I emotionally coddled my XH for years and it did no one any good. He probably felt emasculated. I would expect your W also feels not much like a real woman with you. Her OM probably treated her as a strong passionate independent woman and dealt with her as an adult who could handle things with little BS.
Your W has told you over and over again that she prefers you to be direct. You get better results when you are direct. Yet, you aren't on this issue. I doubt that OM had much of a problem telling her what he wanted sexually and eventually what he would require to continue the A, even while she was saying NO to him and protesting.
She has even told you that she despises the status quo. Has she told you that she doesn't want to address this for a few weeks? Has she told you that living in a sexless M makes her life less stressful? Have you shared with her your feelings? What you want? What you are willing to accept? What your actions will be in different scenarios?
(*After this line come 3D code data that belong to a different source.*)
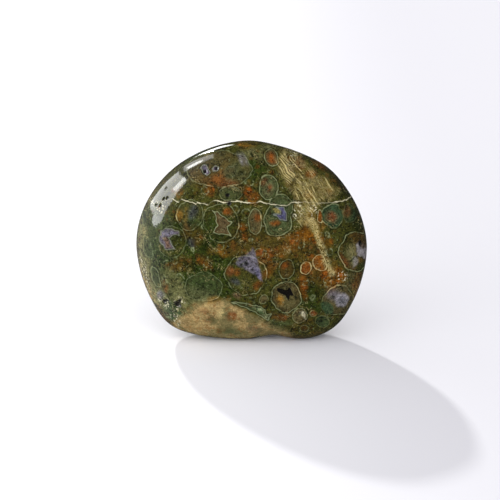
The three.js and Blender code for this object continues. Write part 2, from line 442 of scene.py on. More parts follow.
cores = [
    oval((4.3, 18.4), (0.6, 1.2), "rust", turn=16, soft=0.5),
    oval((2.7, 13.8), (0.9, 0.4), "brick", turn=50, part=0.8),
    oval((3.6, 12.2), (1.1, 1.5), "sage", part=0.4),
    oval((3.7, 12.5), (0.8, 0.9), "greyBrown", part=0.8),
    oval((3.8, 12.6), (0.4, 0.5), "brick"),
    oval((1.6, 6.4), (0.65, 0.9), "rust", soft=0.5),
    oval((4.9, 5.5), (0.9, 0.5), "rust"),
    oval((-14.2, 6.9), (0.7, 1.2), "ochre", part=0.7, soft=0.5),
    oval((-12.8, 7.0), (0.5, 1.6), "ochre", part=0.3, soft=0.5),
    oval((-11.4, 7.6), (0.8, 1.3), "slate", turn=-15, part=0.6, soft=0.6),
    oval((-2.9, -6.4), (1.1, 0.5), "slate", part=0.6, soft=0.5),
    oval((6.9, -3.2), (0.7, 0.6), "rust", part=0.8),
    oval((6.1, -10.1), (0.8, 0.9), "ochre"),
    oval((17.0, -9.0), (1.8, 1.0), "lavender", turn=-25, part=0.5, soft=0.8),
    oval((18.4, -10.0), (1.3, 1.5), "frost", part=0.9, soft=0.4),
    oval((18.4, -9.9), (0.75, 0.9), "slate", part=0.6, soft=0.4),
    oval((19.2, 0.2), (0.9, 2.6), "moss", part=0.7, soft=0.8),
    oval((18.8, -2.2), (0.7, 1.4), "brick", turn=25, part=0.6, soft=0.6),
    oval((20.6, -1.2), (0.9, 2.4), "sage", part=0.6, soft=0.8),
    oval((22.3, -3.4), (1.2, 0.9), "moss", turn=30, soft=0.6),
    oval((16.6, 6.8), (1.5, 1.8), "teal", part=0.8, soft=0.8),
    oval((-1.9, 18.2), (0.25, 1.3), "frost", turn=28, part=0.5),
    oval((-1.1, 18.3), (0.2, 1.2), "frost", turn=32, part=0.4),
    oval((0.1, 19.8), (0.2, 0.8), "sage", turn=-50, part=0.8),
    oval((3.5, 20.5), (0.7, 0.5), "sage", part=0.5),
    oval((-6.2, 14.0), (1.2, 0.9), "rust", part=0.5, soft=0.6),
    oval((-4.4, 13.2), (1.6, 0.7), "brick", part=0.5, soft=0.6),
    oval((-4.2, 7.6), (0.9, 0.7), "rust", part=0.5, soft=0.5),
    oval((-12.6, 4.0), (0.9, 1.6), "brick", part=0.3, soft=0.6),
    oval((-10.6, 2.6), (1.2, 1.8), "brown", part=0.6, soft=0.8),
    oval((-11.6, 1.6), (0.5, 1.0), "slate", turn=25, part=0.6),
    oval((-14.4, -3.6), (1.6, 0.7), "rust", part=0.4, soft=0.6),
    oval((8.0, 0.6), (1.8, 1.2), "rust", part=0.6, soft=0.8),
    oval((11.0, -1.8), (1.4, 1.0), "ochre", part=0.5, soft=0.8),
    oval((10.7, -7.2), (0.75, 2.8), "rust", turn=6, part=0.9, soft=0.4),
    oval((15.0, -5.2), (1.0, 0.9), "amber", part=0.8, soft=0.5),
    oval((9.9, 17.4), (1.0, 1.5), "brick", part=0.7),
    oval((8.0, 18.4), (0.8, 0.6), "rust", part=0.5),
    oval((12.2, 15.2), (1.1, 1.1), "rust", turn=30, part=0.7),
    oval((14.0, 17.0), (1.6, 0.7), "rust", turn=-35, part=0.5),
    oval((15.9, 11.4), (0.7, 0.6), "ochre", part=0.7),
    oval((11.8, 11.1), (0.9, 0.9), "ochre", part=0.6),
    oval((7.8, 15.9), (0.7, 0.6), "pink", part=0.6),
    oval((-9.9, -2.4), (0.8, 0.6), "rust", part=0.7),
    oval((-8.3, -3.4), (0.6, 0.5), "rust", part=0.7),
    oval((-5.2, -0.8), (0.8, 0.7), "amber", part=0.8),
    oval((-3.9, -4.2), (0.7, 1.2), "brick", part=0.7),
    oval((-2.6, -4.4), (0.6, 0.7), "rust", part=0.6),
    oval((1.6, -7.0), (0.5, 1.0), "rust", turn=-40, part=0.7),
    oval((3.2, -2.2), (1.1, 0.9), "rust", part=0.6),
    oval((1.9, -0.6), (0.9, 0.9), "brick", part=0.6),
    oval((7.0, 0.8), (0.8, 0.7), "rust", part=0.6),
    oval((12.5, -12.4), (0.5, 0.5), "brick", part=0.7),
    oval((-17.0, -7.2), (0.5, 1.6), "brick", turn=12, part=0.5),
    oval((-2.6, -9.1), (0.6, 0.5), "pink", part=0.8),
    oval((-5.0, -17.3), (8.0, 1.3), "sage", part=0.5, soft=0.9),
    oval((-3.7, -13.3), (1.0, 0.9), "brick", part=0.8),
    oval((-8.1, -13.7), (0.8, 0.6), "brick", part=0.6),
    oval((-6.3, -16.4), (0.5, 0.5), "rust", part=0.8),
    oval((-9.2, -12.0), (1.1, 0.5), "brick", part=0.5),
    oval((-7.4, -10.0), (1.4, 0.7), "ochre", turn=35, part=0.6),
    oval((-5.8, -12.8), (0.7, 1.4), "gold", turn=-30, part=0.4),
    oval((-3.0, -16.4), (2.2, 0.6), "greyGreen", part=0.6),
    oval((0.8, -15.8), (1.6, 0.6), "pink", part=0.6),
    oval((16.4, 6.7), (0.9, 1.1), "brick", soft=0.6),
    oval((19.4, 7.8), (0.7, 0.9), "brick", part=0.6, soft=0.6),
    oval((-17.9, -9.0), (0.5, 0.8), "frost", turn=30, part=0.7),
    oval((-8.1, 11.9), (1.0, 1.0), "rust", soft=0.5),
    oval((-0.4, 12.1), (0.7, 0.8), "rust", soft=0.5),
    oval((0.8, 10.8), (1.1, 0.9), "rust", soft=0.5),
    oval((0.5, 9.4), (0.9, 0.4), "amber"),
    oval((-14.4, 11.4), (0.8, 0.8), "ochre", part=0.8),
    oval((-10.7, 11.5), (0.4, 0.4), "brown"),
    oval((-1.5, 4.5), (0.8, 0.9), "rust"),
    oval((-1.0, 2.6), (0.5, 0.9), "rust", turn=20),
    oval((-4.6, 7.6), (0.8, 0.5), "rust", part=0.7),
    oval((-5.5, -0.5), (0.7, 0.6), "ochre", part=0.8),
    oval((8.8, 2.6), (1.2, 0.9), "rust", part=0.8, soft=0.7),
    oval((6.4, -13.5), (0.9, 0.7), "brick"),
]
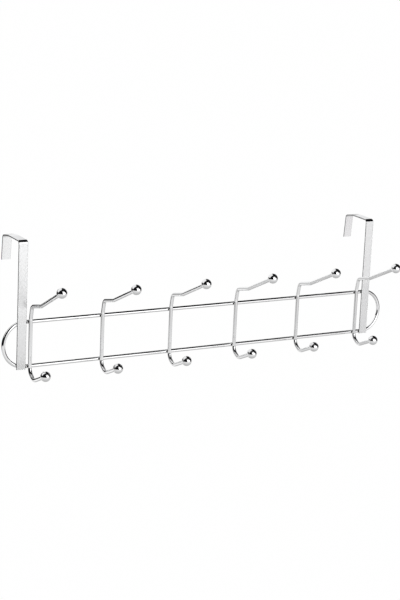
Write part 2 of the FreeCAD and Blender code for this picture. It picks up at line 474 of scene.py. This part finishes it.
def make_bead(name, centre, half_sizes, material):
    """Small lump where two pieces cross, which carries the painted shade there."""
    body = bmesh.new()
    bmesh.ops.create_icosphere(body, subdivisions=3, radius=1.0)
    for corner in body.verts:
        lump = 0.0
        for scale, share, bead_scale in BEAD_LUMPS:
            lump += share * noise.noise(corner.co * scale + centre * bead_scale)
        swell = 1.0 + BEAD_ROUGHNESS * lump
        corner.co = Vector([part * half * swell for part, half in zip(corner.co, half_sizes)]) + centre
    mesh = bpy.data.meshes.new(name)
    body.to_mesh(mesh)
    body.free()
    mesh.polygons.foreach_set("use_smooth", [True] * len(mesh.polygons))
    mesh.materials.append(material)
    bead = bpy.data.objects.new(name, mesh)
    bpy.context.collection.objects.link(bead)
    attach(bead, "root")


def make_beads():
    """Dark beads of painted shade where the hooks cross the two long wires, and on each bracket's side
    towards the hooks.
    """
    shade_metal = make_crossing_shade_metal()
    low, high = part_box("frame_loop")
    radius = (high.y - low.y) / 2
    heights = {"top": high.z - radius, "bottom": low.z + radius}
    front = low.y + BEAD_DEPTH
    for level, z in heights.items():
        for node in sorted(frame["nodes"]):
            left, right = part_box(node)
            if node.startswith("hook_wire_"):
                place = Vector(((left.x + right.x) / 2, front, z))
                make_bead(f"shade_bead_{level}_{node}", place, HOOK_BEAD, shade_metal)
            if node.startswith("door_bracket_"):
                inner = min(left.x, right.x, key=abs)
                make_bead(f"shade_bead_{level}_{node}", Vector((inner, front, z)), STRAP_BEAD, shade_metal)


def make_camera():
    """Camera turned right by the yaw, tipped down by the pitch and rolled."""
    data = bpy.data.cameras.new("camera")
    data.sensor_width = CAMERA_SENSOR
    data.lens = CAMERA_LENS
    data.clip_start = CAMERA_NEAREST
    data.clip_end = CAMERA_FARTHEST
    camera = bpy.data.objects.new("camera", data)
    bpy.context.collection.objects.link(camera)
    turn = Matrix.Rotation(-CAMERA_YAW, 4, "Z") @ Matrix.Rotation(math.pi / 2 - CAMERA_PITCH, 4, "X")
    camera.matrix_world = Matrix.Translation(CAMERA_PLACE) @ turn @ Matrix.Rotation(CAMERA_ROLL, 4, "Z")
    bpy.context.scene.camera = camera


make_world()
make_cards()
make_floor()
dress()
make_beads()
make_camera()
bpy.context.scene.view_settings.view_transform = "Standard"
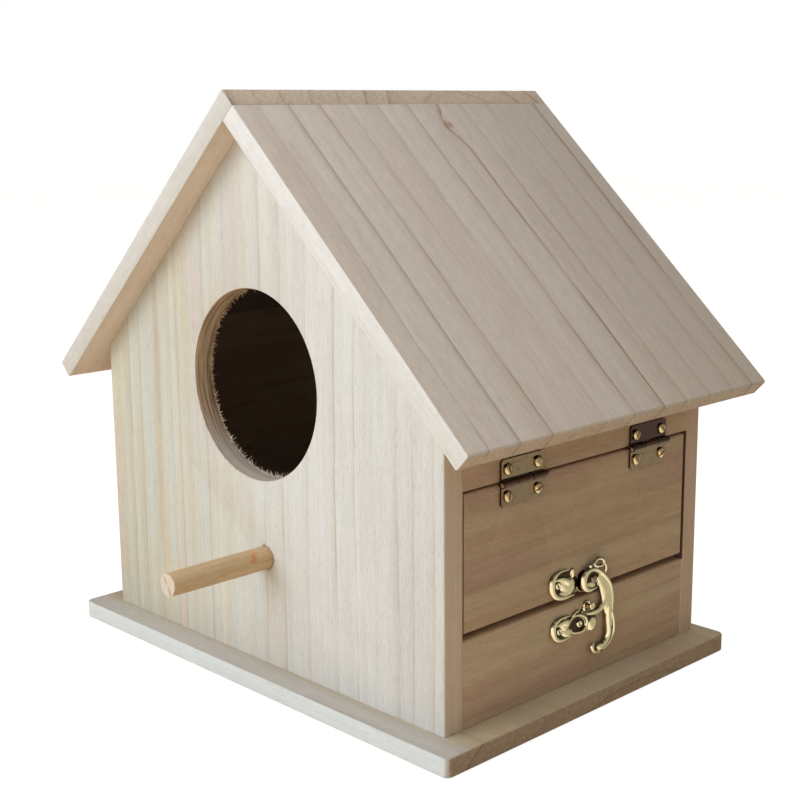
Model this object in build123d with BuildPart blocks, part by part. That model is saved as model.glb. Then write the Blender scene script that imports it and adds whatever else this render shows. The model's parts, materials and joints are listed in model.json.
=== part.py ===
from build123d import *
import os
from math import atan2, cos, degrees, hypot, radians, sin, tan

os.makedirs("parts", exist_ok=True)

# A small gabled birdhouse of thin boards. Its right side opens: a flap hangs from two brass
# butt hinges, and a brass swing hook on the flap catches a stud on the rail below.
# Sizes are in millimetres. X is the width, Y runs from front to back and Z is up.
# The origin is the middle of the base board's underside.

# House walls
body_width = 174.0
body_depth = 128.5
wall_height = 106.9
panel_thickness = 7.8
side_thickness = 7.6
edge_break = 0.4

# Base board, wider than the walls by its margins
base_thickness = 6.5
base_corner_radius = 2.5
base_side_margin = 10.5
base_front_margin = 9.7
base_back_margin = 5.3

# Roof, and how far it stands out past the walls
roof_pitch = 43.3
roof_thickness = 7.0
roof_front_overhang = 9.8
roof_back_overhang = 11.7
left_eave_overhang = 18.4
right_eave_overhang = 18.9
roof_edge_break = 0.6

# Round entrance in the front panel
entrance_radius = 32.2
entrance_height = 102.8
entrance_offset = -1.1

# Dowel perch
perch_radius = 4.0
perch_reach = 40.3
perch_height = 44.3
perch_offset = 3.0
perch_tip_chamfer = 0.7
glue_clearance = 0.05

# Keyhole for a hanging screw in the back panel
keyhole_radius = 4.0
keyhole_slot_width = 4.2
keyhole_slot_rise = 9.0
keyhole_height = 149.0

# Rails of the right side, and the gaps round the flap door between them
bottom_rail_height = 28.4
top_rail_height = 25.5
door_bottom_gap = 2.3
door_top_gap = 0.8
door_side_gap = 0.9

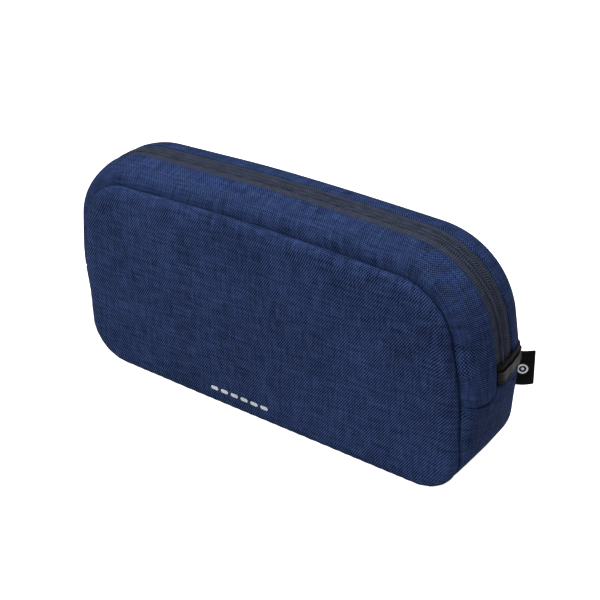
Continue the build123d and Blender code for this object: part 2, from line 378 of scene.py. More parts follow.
def woven(name, dark, light, pitches, depth, roughness=0.9, specular=0.1, slub=0.5, twill=0.7):
    """Weave of unequal yarns: each float steps along the last, so a faint diagonal shows."""
    mix = Recipe(name, roughness, specular)
    along, across = mix.cloth_axes()
    warp_turn = mix.math("MULTIPLY", along, 2 * math.pi / pitches[0])
    weft_turn = mix.math("MULTIPLY", across, 2 * math.pi / pitches[1])
    diagonal = mix.math("SINE", mix.math("SUBTRACT", warp_turn, weft_turn))
    crossing = mix.math("MULTIPLY", mix.math("SINE", warp_turn), mix.math("SINE", weft_turn))
    weave = mix.math("MULTIPLY_ADD", crossing, 1 - twill, mix.math("MULTIPLY", diagonal, twill))
    warp = mix.stretched(along, across, 90, 1.2 / pitches[1])
    weft = mix.stretched(along, across, 1.2 / pitches[0], 90)
    yarns = mix.math("MULTIPLY", mix.math("ADD", warp, weft), slub)
    slow = mix.grain(mix.object_point(), 28.0, 3.0)
    share = mix.math("MULTIPLY_ADD", weave, 0.5, 0.5)
    share = mix.math("ADD", share, mix.math("SUBTRACT", yarns, slub))
    share = mix.math("ADD", share, mix.math("MULTIPLY_ADD", slow, 0.3, -0.15))
    share.node.use_clamp = True
    share = mix.math("POWER", share, 1.6)
    mix.colour(mix.blend_colours(share, dark, light))
    mix.relief(mix.math("MULTIPLY_ADD", weave, 0.5, mix.math("MULTIPLY", yarns, 0.5)), depth)
    return mix.material


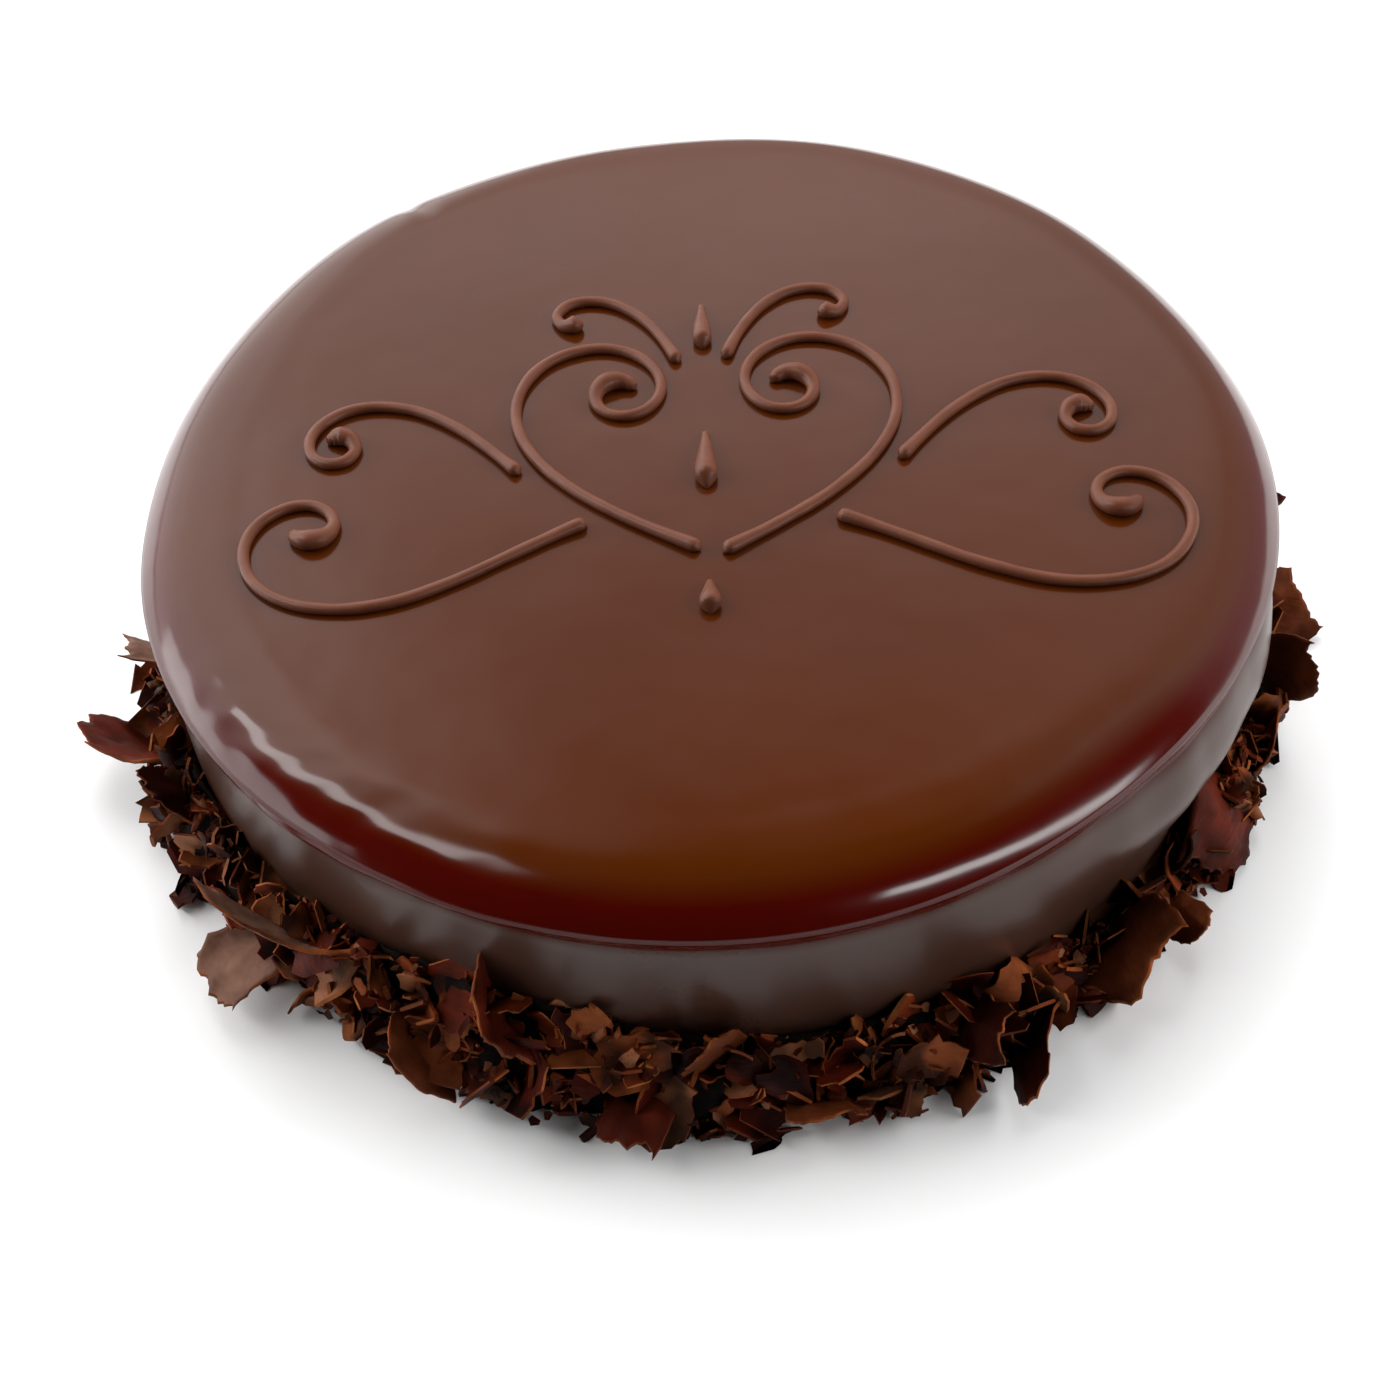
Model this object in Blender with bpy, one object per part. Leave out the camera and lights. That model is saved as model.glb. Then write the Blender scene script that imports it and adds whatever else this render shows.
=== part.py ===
"""A whole, uncut sachertorte: a round cake under a smooth chocolate glaze, with a heart-shaped scroll
piped on its top and a coat of chocolate flakes pressed round the foot of its side.

Metres, +Z up. The origin is the centre of the cake's flat base, and -Y is the front.
"""

import math
import random

import bmesh
import bpy
from mathutils import Matrix, Vector

MM = 0.001
TAU = 2 * math.pi
GAP = 0.3 * MM  # left between pieces that touch

# The glazed cake
CAKE_RADIUS = 120 * MM
CAKE_HEIGHT = 63 * MM
DOME = 0.8 * MM  # how far the middle of the top stands above its rim
SHOULDER_WIDTH = 22 * MM  # how far in from the rim the glaze begins to fall
SHOULDER_CURVE = 3.6  # the higher, the longer the top stays level and the steeper it falls at the rim
RIM_FALL = 8.5 * MM  # how far the rim's widest place lies below the top
LIP_DEPTH = 1.4 * MM  # how far the rolled edge stands out from the wall below it
LIP_FALL = 5 * MM  # height over which the lip runs back into the wall
CAKE_AROUND = 84  # divisions round the cake
SHOULDER_STEPS = 5
# A hand-glazed cake isn't quite round: lobes as (number round the rim, height, phase in degrees)
LOBES = ((2, 1.2 * MM, 60), (3, 0.5 * MM, -45), (5, 0.8 * MM, -55))

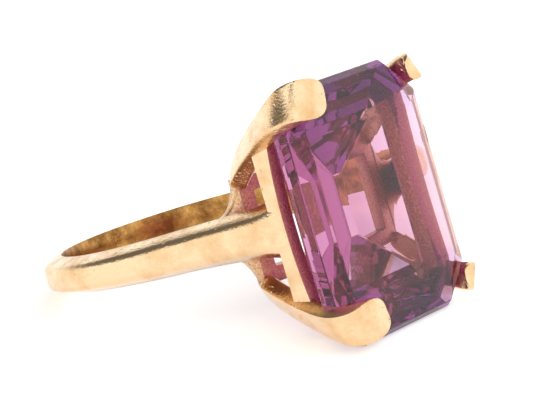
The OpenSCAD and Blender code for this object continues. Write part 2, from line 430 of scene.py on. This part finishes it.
def bandSection(width, thick):
    # low dome with sloping shoulders, flat to the finger, width along X and thickness along Y
    deselect()
    bpy.ops.mesh.primitive_plane_add(size=1, location=(0, 0.5, 0))
    ring = newest("band section")
    ring.scale = (width, thick - band["crown"], 1)
    bpy.ops.object.transform_apply(location=True, rotation=False, scale=True)
    ring.data.transform(Matrix.Translation((0, -min(v.co.y for v in ring.data.vertices), 0)))
    edit(ring)
    pick(ring, "verts", lambda v: v.co.y > 0.1)
    bpy.ops.transform.resize(value=(band["face"], 1, 1))
    pick(ring, "edges", lambda e: middle(e).y > 0.1 and abs(along(e).x) > 0.99)
    bpy.ops.mesh.subdivide(number_cuts=1)
    pick(ring, "verts", lambda v: v.co.y > 0.1 and abs(v.co.x) < 0.01)
    bpy.ops.transform.translate(value=(0, band["crown"], 0))
    bpy.ops.mesh.bevel(offset=band["crownSpread"] * width * band["face"], segments=4, affect="VERTICES")
    pick(ring, "verts", lambda v: v.co.y > 0.1 and abs(v.co.x) > 0.49 * width * band["face"])
    bpy.ops.mesh.bevel(offset=band["round"], segments=6, affect="VERTICES")
    pick(ring, "verts", lambda v: v.co.y < 0.01)
    bpy.ops.mesh.bevel(offset=band["rim"], segments=2, affect="VERTICES")
    bpy.ops.mesh.delete(type="ONLY_FACE")
    bpy.ops.object.mode_set(mode="OBJECT")
    return ring


def bandPlaces():
    places = []
    for i in range(band["steps"] + 1):
        share = i / band["steps"]
        angle = math.radians(band["from"] + share * (360 - 2 * band["from"]))
        out = Vector((math.cos(angle), math.sin(angle), 0))
        heading = Vector((-out.y, out.x, 0))
        end = abs(2 * share - 1)
        wide = 1 + band["flare"] * max(0, (end - band["flareFrom"]) / (1 - band["flareFrom"])) ** 2
        places.append(placeAt(out * fingerRadius, heading, Vector((0, 0, 1)), wide))
    return places


shank = loft("shank", standAt(bandSection(band["width"], band["thick"]), bandPlaces()))
finishPiece(shank, "shank", goldShine)
# the faces round the finger take the gold with painted shade
paintFaces(shank, goldShaded, roundFinger)
print("band ready")

stoneHigh = ringBox("stone")[1]
stone = {
    "halfLength": stoneHigh.z,
    "halfWidth": stoneHigh.y,
    "tableX": stoneHigh.x,
    "crownHeight": 0.97,
    "girdle": 0.3,
    "corner": 2.2,
    "arris": 0.045,  # the flat that polishing leaves along each edge, so that edges catch light
    # each outline is [rise or drop from the girdle, then how far in from it at ends, sides and corners]
    "crown": [(0, 0, 0, 0), (0.45, 0.35, 0.25, 0.3), (0.87, 2.55, 1.2, 1.35), (0.97, 3.0, 1.4, 1.6)],
    "pavilion": [(0, 0, 0, 0), (1.25, 1.15, 1.15, 1.05), (2.9, 3.05, 3.05, 2.85), (4.9, 5.85, 5.85, 5.3)],
}


def outline(x, ends, sides, corners):
    # the stone's eight-sided outline at height x, drawn in by these amounts
    halfLength, halfWidth = stone["halfLength"] - ends, stone["halfWidth"] - sides
    spare = stone["corner"] + math.sqrt(2) * corners - ends - sides
    ring = section("outline", 2 * halfLength, 2 * halfWidth, spare, 1)
    ring.matrix_world = Matrix(((0, 0, 1, x), (0, 1, 0, 0), (1, 0, 0, 0), (0, 0, 0, 1)))
    return ring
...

Do you know your own boundaries here at all?
My suggestion is to continue to read PM and to talk to your C.
BTW, I think your W is well aware that there is a problem with sex in your M and is not happy with it. Perhaps she would read PM with you. You are the one choosing to try to manage the whole problem on your own without sharing in it with your W as a romantic P.
If you think about it, your current actions to me sound like they are designed to sexually DECHARGE any physical intimacy between you. This doesn't sound as though it is likely to cause any sparks to me.
How far do you think you would have gotten without the bomb? Your W hasn't gotten the bomb and your continued acceptance of the status quo and emotional coddling actively contributes to her staying stuck. Your reluctance to explore, define, and maintain your own boundaries is keeping you stuck.
Do you know what? Your M might not work out. Your W might never turn into the romantic P that you want. Or, things might work out. Your W might become the full participant and partner in your M that you want. You can either figure out which way things will go or you can stay stuck in an empty life until your W determines which way they will go.